● **ITEMS**
+++
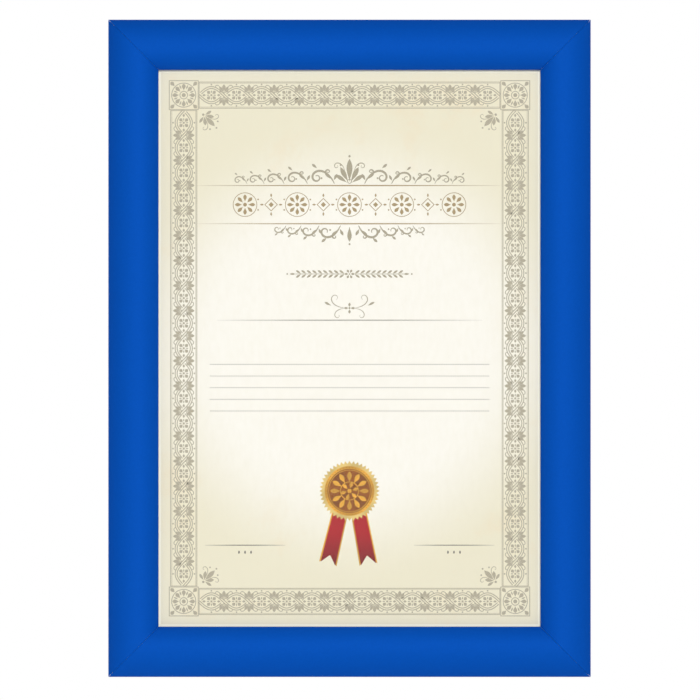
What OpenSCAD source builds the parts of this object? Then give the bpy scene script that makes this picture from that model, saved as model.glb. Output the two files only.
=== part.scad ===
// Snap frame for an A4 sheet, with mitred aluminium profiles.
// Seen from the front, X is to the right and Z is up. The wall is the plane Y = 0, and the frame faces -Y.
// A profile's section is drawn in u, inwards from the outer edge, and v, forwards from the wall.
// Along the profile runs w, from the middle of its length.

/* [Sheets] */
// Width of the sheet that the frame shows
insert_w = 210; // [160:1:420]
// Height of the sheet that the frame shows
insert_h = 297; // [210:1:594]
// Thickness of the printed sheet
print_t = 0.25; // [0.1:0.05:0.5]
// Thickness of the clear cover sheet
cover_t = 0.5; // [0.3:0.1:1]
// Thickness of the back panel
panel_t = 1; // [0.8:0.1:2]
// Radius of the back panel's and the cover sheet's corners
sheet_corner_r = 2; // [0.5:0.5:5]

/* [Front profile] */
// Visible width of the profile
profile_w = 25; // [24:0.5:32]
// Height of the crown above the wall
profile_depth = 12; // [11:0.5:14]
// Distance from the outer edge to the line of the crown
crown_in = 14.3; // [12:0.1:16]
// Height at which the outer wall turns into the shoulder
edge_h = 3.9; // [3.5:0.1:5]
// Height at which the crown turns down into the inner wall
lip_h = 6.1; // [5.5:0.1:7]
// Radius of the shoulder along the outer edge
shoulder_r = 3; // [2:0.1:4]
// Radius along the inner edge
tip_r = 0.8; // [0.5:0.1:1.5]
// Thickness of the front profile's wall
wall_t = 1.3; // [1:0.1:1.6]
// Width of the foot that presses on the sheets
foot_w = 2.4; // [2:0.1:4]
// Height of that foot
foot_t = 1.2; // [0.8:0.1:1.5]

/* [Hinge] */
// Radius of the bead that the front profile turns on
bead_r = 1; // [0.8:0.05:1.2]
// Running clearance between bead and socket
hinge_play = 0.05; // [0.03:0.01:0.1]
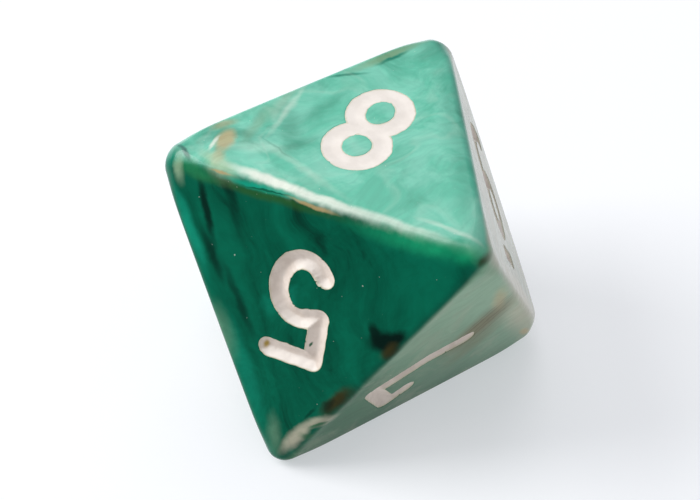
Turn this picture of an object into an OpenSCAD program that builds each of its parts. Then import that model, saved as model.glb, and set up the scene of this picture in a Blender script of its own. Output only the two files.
+++
Quote exactly the first line of the entries and every line after it, stopping with the line that contains "of its length.".

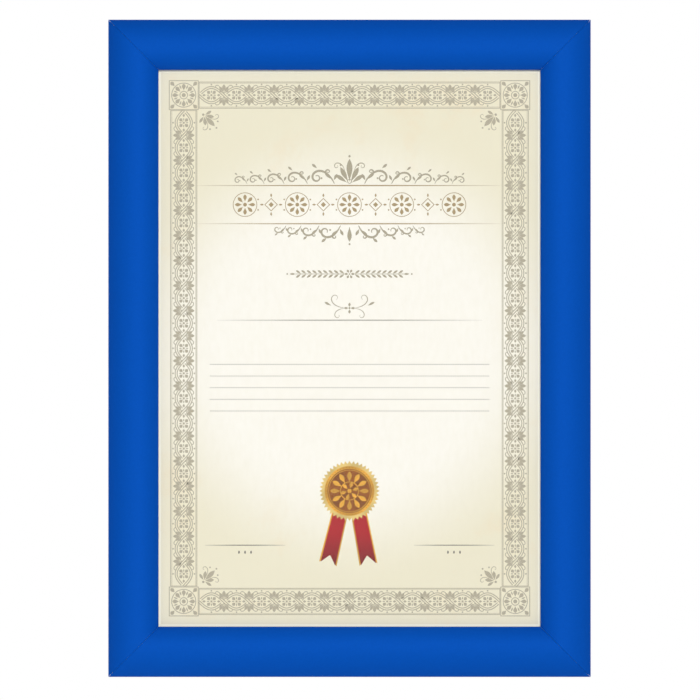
What OpenSCAD source builds the parts of this object? Then give the bpy scene script that makes this picture from that model, saved as model.glb. Output the two files only.
=== part.scad ===
// Snap frame for an A4 sheet, with mitred aluminium profiles.
// Seen from the front, X is to the right and Z is up. The wall is the plane Y = 0, and the frame faces -Y.
// A profile's section is drawn in u, inwards from the outer edge, and v, forwards from the wall.
// Along the profile runs w, from the middle of its length.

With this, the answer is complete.